Not much has changed in the mailroom system over the years, with the notable exception of the people working there. First, in a business once composed exclusively of men, there are now close to an equal number of men and women. The other major difference is that today's mailroom employees are highly educated: most have earned law degrees[citation needed] or MBAs, graduating near the top of the class at highly regarded schools.[citation needed] These people are overqualified for the menial task of delivering mail,[citation needed] but the agency values their potential in the highly complex world of entertainment law, negotiations, and business affairs. Future agents still need the "Hollywood 101" training that only the mailroom can provide, but they need professional education and skills as well.

In the 1980s, the William Morris Plaza was constructed, located at 150 El Camino Drive, directly across the street from its main building at 151 El Camino.

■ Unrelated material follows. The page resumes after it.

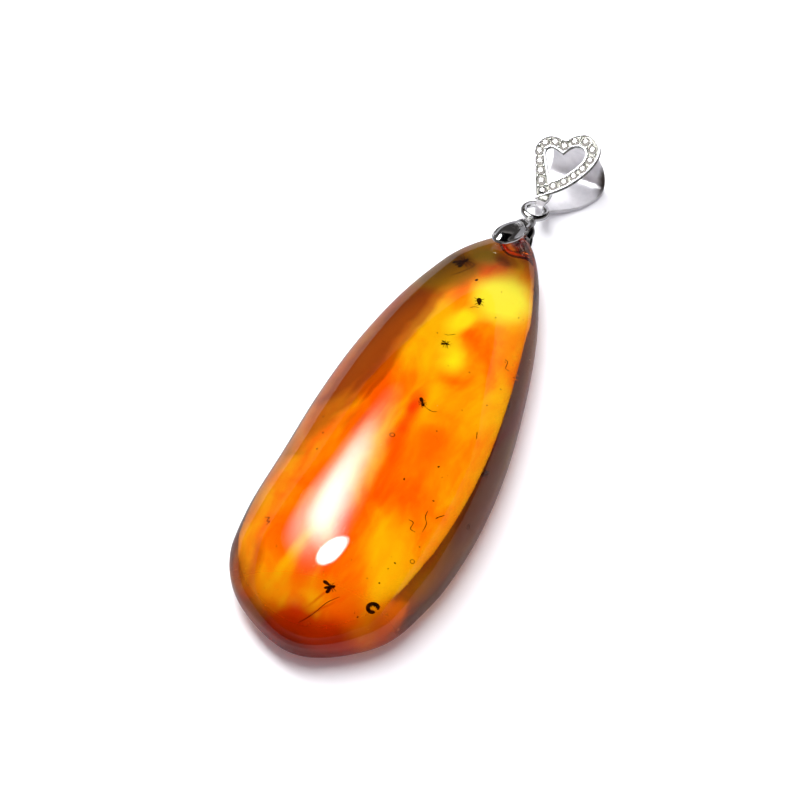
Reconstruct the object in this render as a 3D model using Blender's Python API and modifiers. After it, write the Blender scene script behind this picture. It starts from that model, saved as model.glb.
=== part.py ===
"""An amber drop pendant: small insects sealed in polished amber, a pinch clasp and a heart bail.

Metres, +Z up. The drop lies on its flat back with its long axis along Y, the clasp at +Y and the
polished crown on top. The origin is the middle of the pendant's footprint, on the surface under it.
Lengths below are millimetres. A place is (across, along, up), with along measured from the drop's
round end, so that the drop can be drawn without thinking of the bail.
"""

import math

import bmesh
import bpy
import numpy as np
from mathutils import Matrix, Vector

MM = 0.001
MIDDLE_ACROSS = 0.35
MIDDLE_ALONG = 39.18

# Amber drop
DROP_LENGTH = 63.0
GIRDLE_HEIGHT = 4.0
ROUND_END = 9.0
TIP_END = 8.0
CROWN_ROUND_END = 12.0
SQUARENESS = 0.95
BELLY_SQUARENESS = 0.6
RINGS_ALONG = 26
POINTS_AROUND = 32
# share of the length, half width, sideways drift, crown height, height of the belly before it is cut
DROP_STATIONS = (
    (0.00, 7.8, 0.2, 7.6, -0.15),
    (0.05, 9.6, -0.3, 8.4, -0.15),
    (0.13, 10.8, -0.3, 10.3, -0.15),
    (0.22, 11.8, 0.1, 11.5, -0.15),
    (0.34, 12.0, 0.4, 12.0, -0.15),
    (0.48, 11.7, 0.1, 11.6, -0.15),
    (0.64, 10.4, -0.5, 10.4, -0.15),
    (0.80, 8.0, -0.9, 8.8, 0.1),
    (0.90, 5.7, -1.0, 7.6, 1.4),
    (1.00, 3.6, -0.5, 6.4, 2.6),
)
PART_HEIGHT = 5.6
PART_GAP = 0.06
DRILL_PLACE = (-1.0, 60.2)
DRILL_RADIUS = 0.55
DRILL_SIDES = 12
POCKET_ROOM = 0.22
KEEP_REACH = 20.0

# Insects: where each lies on the parting plane, and the way that its head points
MIDGE = ((-4.0, 54.6), 60)
BEETLE = ((-0.1, 49.3), -70)
GNAT = ((-0.7, 41.5), 10)
ANT = ((0.4, 32.5), -55)
FLY = ((1.5, 7.6), 35)
GRUB = ((6.5, 7.1), 0)
GRUB_BEND = 0.52
GRUB_RADIUS = 0.22
WING_THICKNESS = 0.05
# the insect in each pocket and its own reach along, across and up
POCKETS = (
    ("midge", MIDGE, (1.35, 1.35, 0.5)),
    ("beetle", BEETLE, (0.75, 0.65, 0.4)),
    ("gnat", GNAT, (0.75, 0.8, 0.4)),
    ("ant", ANT, (0.95, 0.65, 0.4)),
    ("fly", FLY, (0.85, 1.0, 0.4)),
    ("grub", GRUB, (0.75, 0.75, 0.3)),
)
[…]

In 1992, the Agency acquired Triad Artists, and fifty Triad agents joined WMA, the largest talent agency acquisition in history. The deal was engineered by then-Chairman Walter Zifkin.

In 1993, WMA created the Corporate Advisory/New Media Department, which evolved into William Morris Consulting (WMC). WMC now operates in a several industry segments, including telecommunications, technology, lodging, gaming, publishing, retail, consumer products, apparel and cosmetics. In 2005, WMA spun gaming out into its own department, William Morris Video Games Group, in order to better assist the needs of this growing market.

In August of 1999, Jim Wiatt, one of Hollywood's leading talent agents and Vice-Chairman of ICM, joined William Morris as President and Co-CEO with Walter Zifkin. He is now CEO; Dave Wirtschafter is President.

Before becoming ABC News Spokesperson and VP of Public Relations, Jeffrey L. Schneider, was the director of Public Relations for WMA.